首先,阐释即自证的理论判断,肯定了每一个体理解自身、证明自身、获得他人承认的生命本能。肯定这一本能的基础性作用,就是肯定每一个体自我认知、自我确证的能力和权利。这正是从心智能力的层面上强调了人人平等的前提。因此,每一个独立个体就可以形成自己的“尺度”,这种自我认知、自我证明的能力具有天然的合法性。而何为“公共”,《说文》:“公,平分也”;“共,同也”。阐释自证对这种共同心智能力的肯定,体现了公共阐释平等交流的根本要求。

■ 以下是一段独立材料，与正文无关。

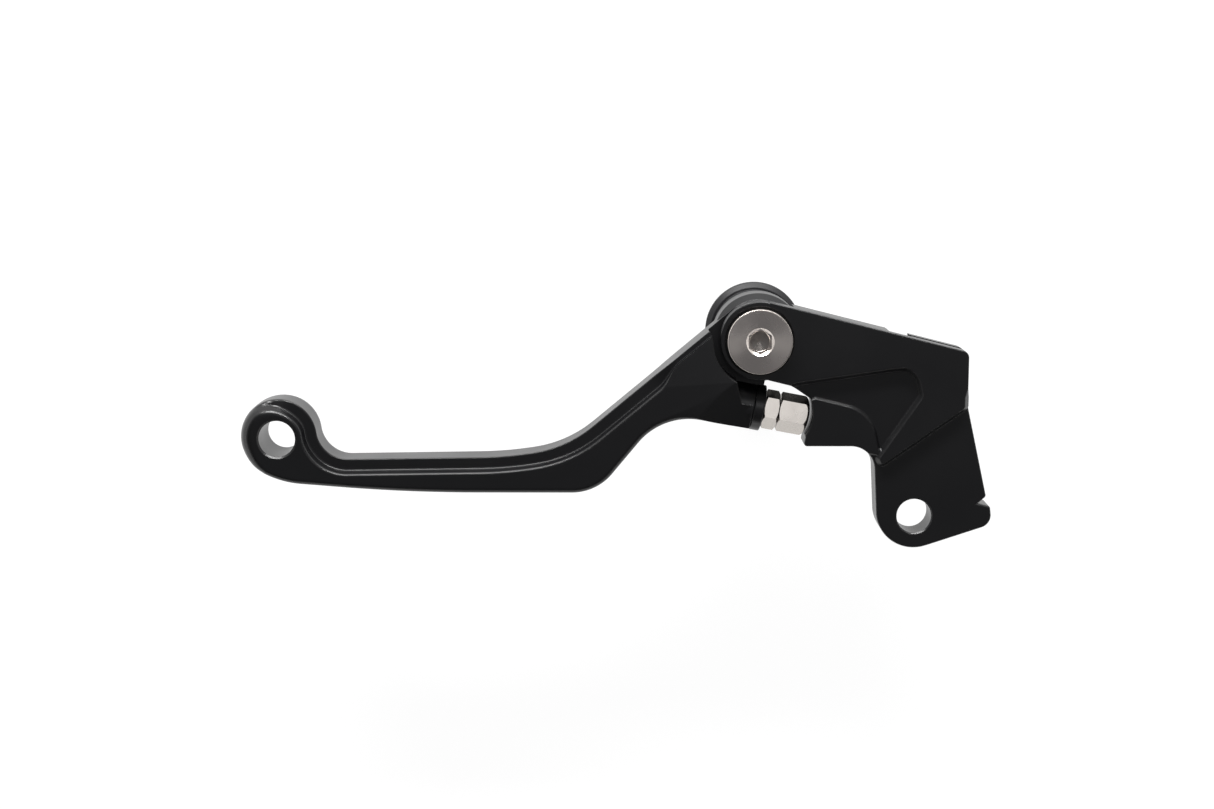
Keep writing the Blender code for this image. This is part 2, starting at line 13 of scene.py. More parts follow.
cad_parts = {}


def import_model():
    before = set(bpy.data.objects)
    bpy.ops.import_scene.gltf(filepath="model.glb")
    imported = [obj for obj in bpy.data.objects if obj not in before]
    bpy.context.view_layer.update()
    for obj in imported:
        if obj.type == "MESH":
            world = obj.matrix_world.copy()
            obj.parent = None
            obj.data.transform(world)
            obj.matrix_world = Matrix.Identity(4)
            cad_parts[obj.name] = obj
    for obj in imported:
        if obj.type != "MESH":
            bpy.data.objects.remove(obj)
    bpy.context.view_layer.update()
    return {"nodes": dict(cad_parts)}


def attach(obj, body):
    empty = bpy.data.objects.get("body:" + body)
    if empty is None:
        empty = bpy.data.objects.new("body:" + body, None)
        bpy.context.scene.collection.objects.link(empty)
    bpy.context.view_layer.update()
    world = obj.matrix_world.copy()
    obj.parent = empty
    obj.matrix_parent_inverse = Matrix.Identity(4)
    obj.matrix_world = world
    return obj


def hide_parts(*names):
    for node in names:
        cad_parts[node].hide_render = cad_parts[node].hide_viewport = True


MM = 0.001
GAP = 0.25  # clearance between pieces that touch on the real lever
PAST = 0.01  # how far a chamfer's cone stands past the face that it starts from

# Pivot of the blade on the base
PIVOT = (-36.3, 41.0)
EAR_R = 9.0
EAR_BOTTOM = 1.7
HUB_R = 10.3
HUB_TOP = 0.6
HUB_BOTTOM = -8.0
HUB_CHAMFER = (1.4, 2.2)  # in, down
EAR_POCKET_R = 10.6
HUB_POCKET_R = 10.9
HUB_BORE_R = 5.9
BELOW = -12.0  # under the blade and the base, where the upright cutters start
EASE_R = 0.3  # of the turned corners on the hub, the collar and the cap

# Base
PERCH_BORE_R = 4.0
PERCH_BOSS = (0.0, 1.3)
PERCH_BOSS_R = 8.8
PLATE_Z = 4.0
BLOCK_Z = 4.6
BAND_Z = 5.5
TOP_LEFT = (-33.95, 49.85)
TOP_RIGHT = (11.6, 38.45)
TOP_CORNER_R = 1.7
EAR_SPAN = (75.8, 278)
NOTCH_TOP = (-24.3, 27.4)
NOTCH_FOOT = [(-25.5, 18.4), (-25.9, 16.4, 0.7), (-9.6, 16.4, 5.6)]
INBOARD_X = TOP_RIGHT[0]
STEP_FOOT = PLATE_Z - 0.15  # a step on the plate starts a little inside it
STEP_INSET = 0.03  # keeps the walls of the raised parts off the plate's wall
CABLE_SLOT_W = 2.8
CABLE_SLOT_DEPTH = 9.0
NIPPLE = (-4.6, 37.2)
NIPPLE_R = 4.1
NIPPLE_ROOF = 2.2
NIPPLE_MOUTH = (-6.4, -1.2)

# Blade
BALL = (-147.0, 18.4)
BALL_R = 8.85
BALL_HOLE_R = 4.2
BLADE_Z = 7.0
RIM_Z = 4.3
TOP_Y = 13.3
NECK_R = 7.2
KNUCKLE_FOOT = (-42.1, 47.95)
TOP_BENDS = [(-80.5, 16.0, 28), (-95.0, 13.85, 86)]
BOTTOM_BENDS = [(-146.2, 8.05, 22), (-116.8, 5.75, 400), (-73.6, 5.75, 12), (-58.2, 24.4, 15)]
BALL_END = 243  # where the ball's round meets the lower edge, in degrees
BALL_OUTER_SIDE = 160
COVE_FADES = (50, 90)  # round the ball: the angle where the cove starts to fade, and over how many degrees
ROUND_FADES = (200, 60)
LEDGE_STARTS = (-61.0, 5.5)  # along the top edge: the x where the cove starts to change, and over what length
LEDGE_ENDS = (-46.8, 2.6)
LEDGE_WIDTH = 0.4  # the ledge's share of the cove's width and depth
LEDGE_DEPTH = 0.6
RIM_ROUND = 0.3
SLOPES = [  # ridge line's start and angle, fall of the face beside it, both in degrees
    ((-61.3, 21.8), 23.4, 9.0),
    ((-61.3, 17.9), 35.1, 14.0),
    ((-65.0, 30.0), 4.0, -4.0),
]
SLAB_REACH = 40.0  # a slope's cutter: how far along its ridge line, to its right, to its left and upward
SLAB_RIGHT = 18.0
SLAB_LEFT = 24.0
SLAB_HEIGHT = 8.0
KNUCKLE_CUT = [(-46.9, 41.0), (-40.0, 46.0), (-44.0, 50.0), (-48.6, 44.0), (-47.4, 42.6)]
CUT_HEIGHT = 5.0  # of the upright cutters above the blade

# Adjuster: u is measured along its axis from the point nearest the pivot
ADJ_ANGLE = math.radians(-10.65)
ADJ_ARM = 15.8
COLLAR_U = (1.6, 4.15)
COLLAR_R = 5.35
COLLAR_STEP = 0.35
BARREL_U = -6.5
BARREL_R = 5.3
END_FACE_V = (-4.7, 4.2)  # across the axis, from the blade's lower edge to the web under the hub
WEB = [(3.4, 4.6), (3.4, 7.0)]  # as (u, v), like the recess under the ear
RECESS = [(-3.6, 6.2), (-1.2, 0.8), (5, 0.8), (5, 9), (-3, 9)]
HEX_AF = 8.0
HEX_TURN = 17  # degrees
NUT_LEN = 3.2
SCREW_R = 2.5
SCREW_LEN = 16.0
HEAD_TIP_U = 15.1
HEAD_DOME = 1.7
HEX_CHAMFER = (0.6, 0.35)  # in, along
WALL_U = 15.45
WALL_R = 10.0
WALL_SPAN = 23  # degrees each side of the axis

# Pivot bolt and what is on it
BOLT_HEAD_R = 7.45
BOLT_HEAD_T = 2.8
COUNTERBORE = (7.85, 0.8)
BOLT_SHANK_R = 4.0
BOLT_THREAD_R = 3.0
BOLT_SOCKET_AF = 5.2
BOLT_SOCKET_DEPTH = 1.9
BOLT_TAIL = 4.8  # of thread below the cap
BOLT_PITCH = 1.0
SCREW_PITCH = 0.8
BOLT_BORE_R = 4.3
NUT_WASHER = (6.0, 0.6)
SPRING_R = 7.4
LEG_HOLE_R = 1.05
LEG_DEPTHS = (2.2, 1.65)  # of the holes in the hub and in the cap's floor
LEG_SLOT = (0, 2.5, 5)  # degrees that the reach turns the hub past the spring's upper leg
CAP_TOP = -8.3
CAP_SHOULDER = -15.2
CAP_BOTTOM = -17.8
CAP_FLOOR = -14.4
CAP_CUP_R = (8.5, 9.7)
CAP_FLANGE_R = 11.5
CAP_CHAMFER = 1.2
NUT_RECESS = (6.1, 2.2)
PIVOT_NUT_AF = 10.0
NUT_WASHER_LOW = CAP_BOTTOM + NUT_RECESS[1] - GAP - NUT_WASHER[1]
PIVOT_NUT_T = 4.2
NUT_RING = (4.4, 1.3)
RING_EDGE = 0.12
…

其次,阐释自证在强调自我确证的同时,肯定了人与人之间相互承认的普遍性。通过对他人的承认来完善自我图式是阐释自证的必要环节。以阐释自证为纽带,人与人之间能够平等、宽容地互相对待,致力于彼此间的互相承认,从而超越个人的主观理解,在良好的公共关系中形塑公共的阐释视域。
再次,阐释自证以理性的向外言说为途径,“阐释的生成、接受、流传,均以理性为主导”,是形塑公共享有的理性阐释工具、完善具有公共理性的阐释主体的持续动力,“在理解和交流过程中,理解的主体、被理解的对象,以及阐释者的存在,构成一个相互融合的多方共同体,多元丰富的公共理性活动由此而展开”。这样形成的阐释结果不会仰赖于某种既有的、优越的历史传统或文化情感,而是要求人们用当下的理性对话来铸造共识,从而使阐释更加“合理”,而非少数服从多数的“盲从”。
最后,阐释自证的心理动力,肯定了每个个体追求自尊、追求自我价值、形塑自我认同、建构自身未来可能的重要意义。这一立场对于推动阐释活动克服既有偏见、纠正传统和权威对个体的扭曲、以创造性阐释来克服既有的阐释不公,具有根本性的作用。而这种通过个体阐释的扬弃、提升,来匡正和塑造公正阐释,共同推动社会进步的理论立场,也符合公共阐释的基本伦理。
在笔者看来,公共阐释并不是某种现成的、必然存在之物,它仰赖良性的公共阐释空间,需要我们通过理论的持续建构和发明,去向它趋近和维护。缘此,“公共”就不会是一个从外部强加给个人的约束或权威,而是通过全部个体自觉的阐释活动,协调彼此之间的阐释冲突,从而共同形塑、共同享有的公共意义领域。这一具有公共意义的实践过程也正是我们通过“解释世界”来“改造世界”的历史道路。